Five Favorites: Books I Read in March + great online finds this week

Before sharing the book list:


No Lights | Andrew Nemr and Max ZT




A few weekends back I attend my fifth-annual retreat for Ministers to Artists at Laity Lodge. (read about previous years here).  I've been trying to describe to friends ever since the featured artists:  one of the world's premiere tap dancers and one of the world's premiere hammered dulcimer players, together.  Thankfully, the team at Laity Lodge captured some of the magic.


Five Favorites: my 2014 reading list

-- 1 --

6  This Is The Story Of A Happy Marriage by Ann Patchett(Harper Collins, 2013. 306 pages) 

I've said it before: I'm in love with the essay as an art form.  With the exception of Flannery O'Connor's letters, give me any author -- Ann Patchett, say -- known for work in various genres and I'll, inevitably get to know them first in their essays.   So while I've never read any of  Ann Patchett's novels, I heard about the newly-released compilation of her published essays and snatched the book up at my library.  Then I read every word.  Of all the stories she tells about her childhood, marriage(s), and friendships, it's her words about being a writer that stand out more than any other.  "The Getaway Car: A Practical Memoir about Writing and Life" included paragraphs like this jewel:
"When I can't think of another stall, when putting it off has actually become more painful than doing it, I reach up and pluck the butterfly from the air. I take it from the region of my head and I press it down against my desk, and there, with my own hand, I kill it. It's not that I want to kill it, but it's the only way I can get something that is so three-dimensional onto the flat page. Just to make sure the job is done I stick it into place with a pin. Imagine running over a butterfly with an SUV. Everything that was beautiful about this living thing -- all the color, the light and movement -- is gone."


-- 2 --

7  Sober Mercies: How Love Caught Up With a Christian Drunk by Heather Kopp: (Jericho Books, 2013. 224 pages) 

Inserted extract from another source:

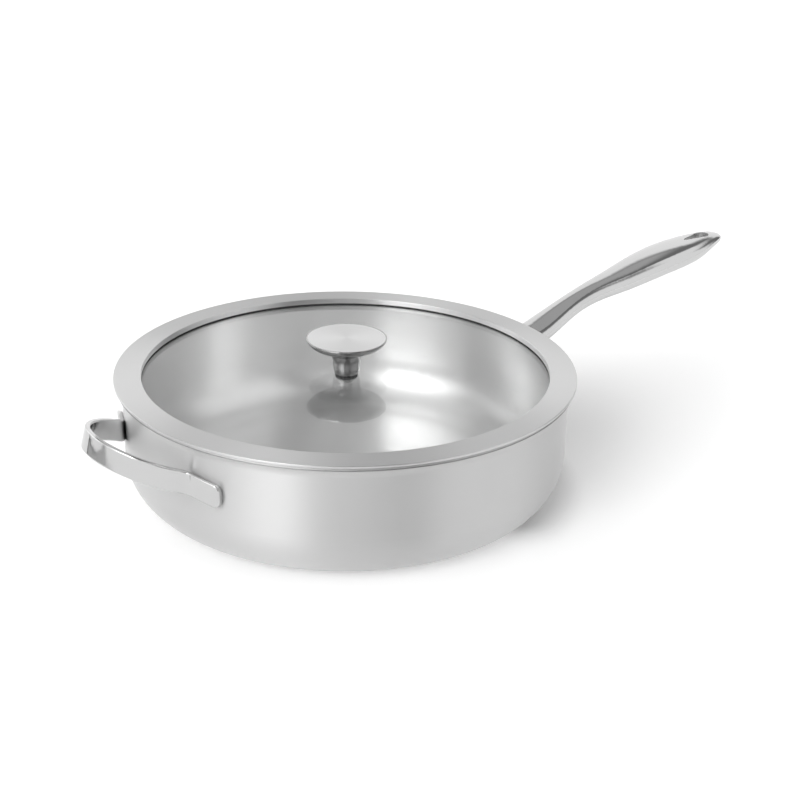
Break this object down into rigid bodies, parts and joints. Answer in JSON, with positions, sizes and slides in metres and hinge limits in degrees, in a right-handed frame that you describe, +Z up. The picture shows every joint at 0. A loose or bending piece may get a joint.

My friend Andrea introduced me to this writer, often sharing posts from Heather Kopp's insightful blog: Sober Boots.  I was glad to discover Ms. Kopp's memoir had been released and it was available from my library!  I read through in one evening.  The best benefit of reading a good story of redemption told in the framework of a memoir is that I recognize the truth of the Gospel again.  In Heather Kopp's vulnerable telling of acknowledging her alcoholism and maybe even more than that, the pain underneath that sought to be numbed, I gave thanks for redemption.  



-- 3 --

8  Beyond Smells & Bells: The Wonder and Power of Christian Liturgy by Mark Galli(Paraclete Press, 2008. 132 pages)

Our associate priest recommended this book to me for friends and family asking about my confirmation in the Anglican church.  In my previous life directing a worship and arts ministry without much direction to go by I've read several good books commending the practices of the historical church.  I'd add this book to the list.  Mark Galli writes in accessible, winsome language with an occasional poetic insight.  I'm looking forward to sharing this book. (go to my Book Pile page for a list of other books that guided me into a deeper desire to connect in worship with our Church family throughout history)



* Read my On Becoming Anglican page for more book titles I'd pass around if you were to ask me the question "What'd you do that for?"*



-- 4 --

9  Sanctuary of the Soul: Journey Into Meditative Prayer by Richard Foster(IVP Books, 2011. 165 pages)

A lovely little book encouraging readers into the practice of undistracted prayer. This takes work!  I'm hoping to be a better practitioner after this read. 



-- 5 --

10  The Diary of a Country Priest: A Novel by Georges Bernanos (Macmillan Co., 1937. 298 pages)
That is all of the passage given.